À son arrivée, il accrochait malgré tout le sixième temps provisoire, en 47 minutes et onze secondes. « Cela relève plus du chantier que du chrono, souriait l’homme habillé en bleu-blanc-rouge après la ligne. C’est un truc pour pur grimpeurs, c’est super dur. Ce n’était pas un moment agréable. Ce n’était que de la souffrance. » Thibaut Pinot avait rendez-vous avec cette même souffrance, et pour la dernière fois sur un Tour d’Italie, à partir de 16h59 très exactement. Et très vite, le coureur de Melisey a montré qu’il était disposé à tout lâcher. À l’issue de la partie plate, il venait ainsi signer le quatrième meilleur temps provisoire (le huitième final, ndlr), qui le propulsait de la meilleure des façons avant la dernière montée. Puis, dans le juge de paix du Giro 2023, le Haut-Saônois n’a aucunement faibli. Il est au contraire encore monté en pression, au point de s’emparer du meilleur temps provisoire lors de l’intermédiaire situé à environ un kilomètre du sommet. Tout en souplesse et en vélocité, mais aussi avec les dents serrés, Thibaut Pinot a tout lâché jusqu’aux derniers mètres pour finalement couper la ligne avec un temps fabuleux de 45 minutes et 22 secondes. Seuls les quatre premiers du classement général ont ensuite pu le devancer, mais dans cet exercice de vérité, le leader de la Groupama-FDJ s’est donc flanqué d’un top-5 remarquable pour sa dernière lutte sportive sur la Corsa Rosa. Une bataille, pour l’occasion contre soi-même, qui lui a par ailleurs permis d’intégrer le top-5 du classement général au terme de ce vingtième acte.

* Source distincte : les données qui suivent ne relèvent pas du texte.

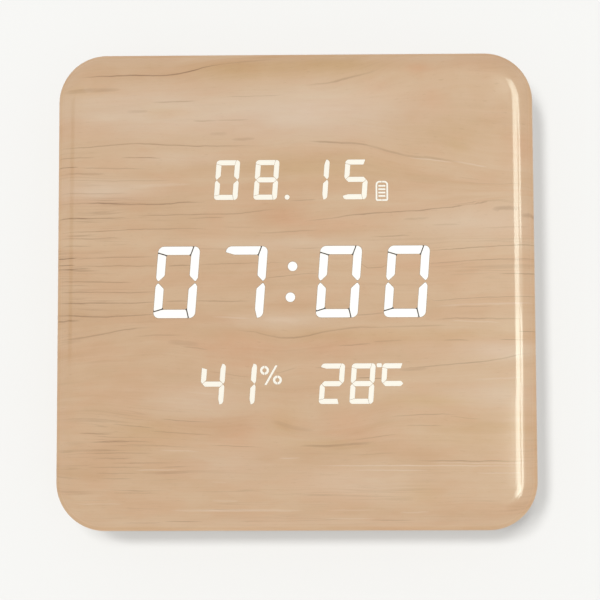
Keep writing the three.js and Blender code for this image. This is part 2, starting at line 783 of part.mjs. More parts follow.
// The rear cover: a plate in the case's rebate, with the hanger, the stand's pocket, posts for the
// control board, and openings for the keys, the switch, the port, the sensor and the buzzer
function coverSolid() {
  const inner = coverInnerY - seatGap;
  const through = [coverInnerY - overrun, coverOuterY + overrun];
  const standTop = pivotZ + legLength + scoopHeight;
  const standFoot = pivotZ - barrelRadius - fitGap;
  const standHeight = standTop - standFoot;
  const standZ = (standTop + standFoot) / 2;
  const standWidth = legHingeWidth + 4 * fitGap;
  const hangerTop = hangerZ + hangerSlotRise + hangerSlotWidth / 2;
  const hangerFoot = hangerZ - hangerHeadRadius;
  const hangerBoxZ = (hangerTop + hangerFoot) / 2;
  const hangerBoxHeight = hangerTop - hangerFoot + 2 * hangerMargin;
  const hangerBoxWidth = 2 * (hangerHeadRadius + hangerMargin);
  const hangerFloorY = coverOuterY - hangerDepth;
  const posts = [-1, 1].map((side) => {
    const at = [side * postX, controlZ + postRise];
    return slab(discShape(postRadius, ...at, 12), partY, coverInnerY + seatGap);
  });
  const body = joined([
    slab(caseShape(rimWall + fitGap), coverInnerY, coverOuterY),
    slab(
      boxShape(standWidth + 2 * pocketWall, standHeight + 2 * pocketWall, 0, standZ),
      standFloorY - pocketWall,
      coverOuterY - overrun / 2,
    ),
    slab(
      boxShape(standWidth + 2 * hingeBoss, hingeBossHeight, 0, pivotZ),
      standFloorY - pocketWall,
      coverOuterY - overrun / 2,
    ),
    slab(
      boxShape(hangerBoxWidth + 2 * pocketWall, hangerBoxHeight + 2 * pocketWall, 0, hangerBoxZ),
      hangerFloorY - pocketWall,
      coverOuterY - overrun / 2,
    ),
    ...posts,
  ]);
  const hangerSlot = [
    slab(discShape(hangerHeadRadius, 0, hangerZ, 20), ...through),
    slab(boxShape(hangerSlotWidth, hangerSlotRise, 0, hangerZ + hangerSlotRise / 2), ...through),
    slab(discShape(hangerSlotWidth / 2, 0, hangerZ + hangerSlotRise, 16), ...through),
    slab(boxShape(hangerBoxWidth, hangerBoxHeight, 0, hangerBoxZ), hangerFloorY, coverInnerY),
  ];
  const standCuts = [
    slab(boxShape(standWidth, standHeight, 0, standZ), standFloorY, coverOuterY + overrun),
    crossRod(hingePinRadius + seatGap, standWidth + 4 * hingeBoss, pivotY, pivotZ, 12),
  ];
  const keyHoles = [-1, 0, 1].map((place) =>
    slab(discShape(keyRadius + moveGap, place * keyPitch, controlZ, 24), ...through),
  );
  const knobHole = slab(
    roundedShape(knobWidth + slideTravel + 2 * moveGap, knobHeight + 2 * moveGap, moveGap, slideX, controlZ, 2),
    ...through,
  );
  const portHole = slab(
    roundedShape(portWidth + 2 * fitGap, portHeight + 2 * fitGap, portHeight / 2 + fitGap, portX, controlZ, 4),
    ...through,
  );
  const vents = Array.from({ length: ventCount }, (_, i) =>
    slab(
      roundedShape(
        ventWidth,
        ventHeight,
        ventWidth / 2,
        sensorX + (i - (ventCount - 1) / 2) * ventPitch,
        controlZ,
        2,
      ),
      ...through,
    ),
  );
  const soundHolesCut = Array.from({ length: soundHoles + 1 }, (_, i) => {
    const angle = (i / soundHoles) * 2 * Math.PI;
    const ring = i < soundHoles ? soundRingRadius : 0;
    const at = [buzzerX + ring * Math.cos(angle), controlZ + ring * Math.sin(angle)];
    return slab(discShape(soundHoleRadius, ...at, 8), ...through);
  });
  const screw = coverScrewPlace();
  const screwHoles = corners.flatMap(({ x, z }) => [
    slab(discShape(coverScrew.shank + fitGap, x * screw.x, z * screw.y, 12), ...through),
    slab(
      discShape(coverScrew.head + headGap, x * screw.x, z * screw.y, 20),
      coverOuterY - counterboreDepth,
      coverOuterY + overrun,
    ),
  ]);
  const postPilots = [-1, 1].map((side) =>
    slab(
      discShape(boardScrew.shank + seatGap, side * postX, controlZ + postRise, 10),
      partY - overrun,
      controlBoardY - seatGap + boardScrew.length + fitGap,
    ),
  );
  return without(body, [
    ...hangerSlot,
    ...standCuts,
    ...keyHoles,
    knobHole,
    portHole,
    ...vents,
    ...soundHolesCut,
    ...screwHoles,
    ...postPilots,
  ]);
}

// The control board, drilled for its two screws
function controlBoardSolid() {
  const holes = [-1, 1].map((side) =>
    slab(
      discShape(boardScrew.shank + seatGap, side * postX, controlZ + postRise, 10),
      controlBoardY - overrun,
      controlRearY + overrun,
    ),
  );
  return without(slab(boxShape(controlWidth, controlHeight, 0, controlZ), controlBoardY, controlRearY), holes);
}

// A push switch's housing on the board, with the bore that its plunger slides in
function switchSolid() {
  const bore = rod(plungerRadius + moveGap, switchDepth - plungerSeat - keyTravel - fitGap, switchDepth + overrun, 12);
  return slab(boxShape(switchSide, switchSide), 0, switchDepth).subtract(bore);
}

const plungerSolid = () => rod(plungerRadius, switchDepth - plungerSeat, switchDepth + plungerStand, 12);

// A key's cap, from its stem on the plunger to its dished top; a collar keeps it behind the cover
function keyCapSolid() {
  const foot = partY + switchDepth + plungerStand + seatGap;
  const collarTop = coverInnerY - moveGap;
  const top = coverOuterY + keyProud;
  return turned(
    [
      [0, foot],
      [plungerRadius, foot],
      [plungerRadius, collarTop - keyCollar],
      [keyRadius + keyCollar, collarTop - keyCollar],
      [keyRadius + keyCollar, collarTop],
      [keyRadius, collarTop],
      [keyRadius, top - keyEdge],
      [keyRadius - keyEdge, top],
      [keyRadius / 2, top - keyDish],
      [0, top - keyDish],
    ],
    24,
  );
}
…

« Je suis fier de n’avoir jamais rien lâché », Thibaut Pinot

« C’est une très très belle journée pour Thibaut, commentait Sébastien Joly. On ne peut même pas dire qu’il était motivé. C’était plus que ça. Il voulait faire le chrono de sa vie, et on peut presque dire qu’il l’a fait. Le parcours était atypique mais il lui convenait parfaitement, et il a sorti une très grande performance ». « Ce n’est peut-être pas le meilleur chrono de ma vie mais ça reste l’un des meilleurs, souriait Thibaut. Je savais qu’il pouvait me correspondre, que j’étais dans une forme ascendante et que je finissais très bien cette troisième semaine. C’était mon dernier chrono sur le Giro, ça m’a poussé, je voulais tout donner ! C’était violent, mais c’est un chrono que seul le Giro peut nous offrir, et moi j’adore ça ! » Son excitation s’est ce samedi traduite sur le terrain. Et dimanche, il validera son deuxième top-5 final sur le Giro à Rome. « Ce n’est pas un podium mais je voulais vraiment aller le chercher ce top-5, car il signifie quand même beaucoup pour moi, confiait encore Thibaut. Physiquement, c’est peut-être le Grand Tour que je finis le mieux. Ça montre que j’en ai encore dans les jambes ! J’y ai toujours cru, même quand j’ai eu mes jours sans. Je sais que sur le Giro, il ne faut jamais lâcher et que cela se joue sur les 2/3 dernières étapes. J’ai toujours cru en mes capacités, je savais que j’avais des bonnes jambes. Ce n’était pas non plus simple de jouer le maillot de meilleur grimpeur et le général. C’est donc une fierté d’avoir réussi ces deux missions. Je vais encore profiter pendant 24 heures, mais ce soir, je me sens apaisé. Je savais que je pouvais revenir à ce niveau-là, dans le top-5 d’un Grand Tour. Pour ça, je suis fier de moi. Je suis fier de n’avoir jamais rien lâché ».

Dimanche, le Giro se conclura donc devant le Colisée, et si Thibaut Pinot aura l’honneur de grimper sur podium protocolaire dans la soirée, une ultime étape sera toutefois à boucler avant cela. « Ça peut être une belle arrivée pour Jake, concluait Sébastien. Il jouera sa carte avec Fabian. Même si on sent que la pression retombe un peu ce soir, on tenait à ce que les deux restent focalisés pour demain, dans une arrivée très particulière. C’est scabreux. En 2018, l’étape avait été neutralisée pour ce qui est du général. On verra ce qui nous sera proposé demain, mais une chose est sûre, Jake est très motivé ». Quant à la victoire finale, elle reviendra demain à Primoz Roglic, qui a subtilisé le maillot rose à Geraint Thomas ce samedi.